Join vocalist/guitarist Gizelxanath Rodriguez and saxophonist/composer Benjamin Barson for an evening of musical performance, social movement histories, and reflections on years of arts and activism. Barson and Rodriguez will be performing both original work and that of revolutionary composers from Latin America and New Orleans. From collaborations with water defenders in Kurdistan and Sonora, to multimedia projects that highlight suppressed histories and forgotten struggles, these two musicians will share some lessons on the importance of and possibility afforded by the arts in struggle for a world where many worlds fit.
Guest Bios:
Gizelxanath Rodriguez is an internationally renowned vocalist, cellist, guitarist and educator. Her musical work spans a range of styles and cultures. Gizelxanath has led several bands with her partner, Benjamin Barson, including the Afro Yaqui Music Collective, Insurrealistas, and Latin Sway. These projects have been presented at the Kennedy Center in Washington D.C., by the ASCAP Jazz awards in Los Angeles, and many other leading national venues.
Gizelxanath has produced three solo albums and continues her life as an educator. She has been an artist-in-residence at the University of Wisconsin-Madison in 2020 and has taught music throughout various private and public schools in the Pittsburgh and upstate NY areas for a period of ten years. Rodriguez was the Interdisciplinary artist-in-residence at the University of Wisconsin-Madison in 2020, where she taught “Artivism: Decolonizing Performance through Intercultural Solidarity.” She has performed at social movement gatherings in Kurdistan, Iraq; Veroes, Venezuela; and in Puerto Rico. She currently teaches voice at Bucknell University.
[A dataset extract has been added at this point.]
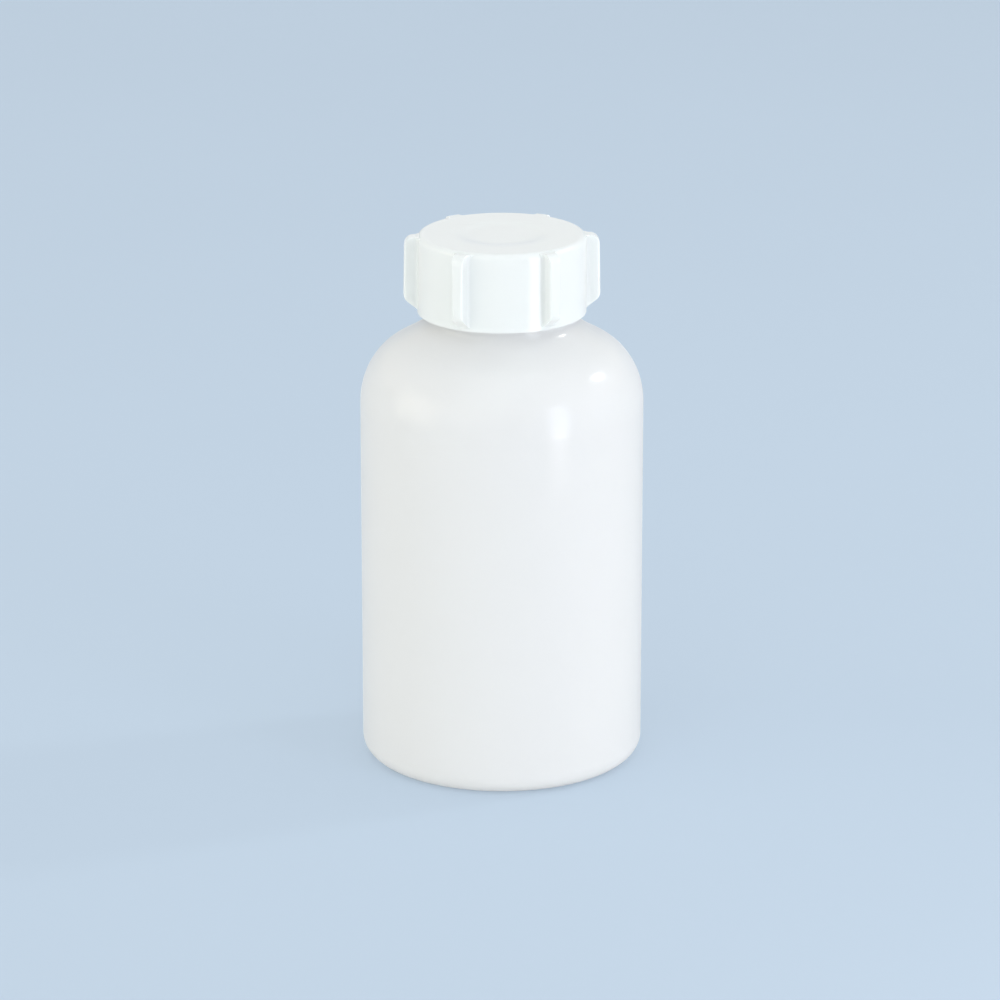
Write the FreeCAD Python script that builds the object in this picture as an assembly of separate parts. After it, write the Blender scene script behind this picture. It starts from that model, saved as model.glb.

Benjamin Barson is a saxophonist, historian, radical educator, and organizer. He is an assistant professor of music at Bucknell University. He received his PhD in Music from the University of Pittsburgh and recently completed a Fulbright Garcia-Robles postdoctoral fellowship at the Universidad Autónoma de Baja California in Mexicali, Mexico and a Mellon Postdoctoral Fellow at Cornell University’s Africana Studies & Research Center. Barson has performed with luminaries including Fred Ho, Arturo O’Farrill, Craig Harris, and Geri Allen, and at a wide range of national and international venues, including the Kennedy Center, the Guggenheim Museum, CECUT in Tijuana, and the Mesopotamian Water Forum – an event organized by ecological activists in northern Iraq’s Kurdistan. He is the winner of the 2018 Johnny Mandel Prize from ASCAP for his composition “Insurrealista,” and was a member with the Afro Yaqui Music Collective when the group was named Pittsburgh’s “Best Jazz Band” by the readers of the Pittsburgh City Paper in 2018. Barson is also an activist, and was a cultural organizer in the campaign to free political prisoner and Black power activist Russell Maroon Shoatz. He currently works closely with a group inspired by Maroon’s legacy named Ecosocialist Horizons.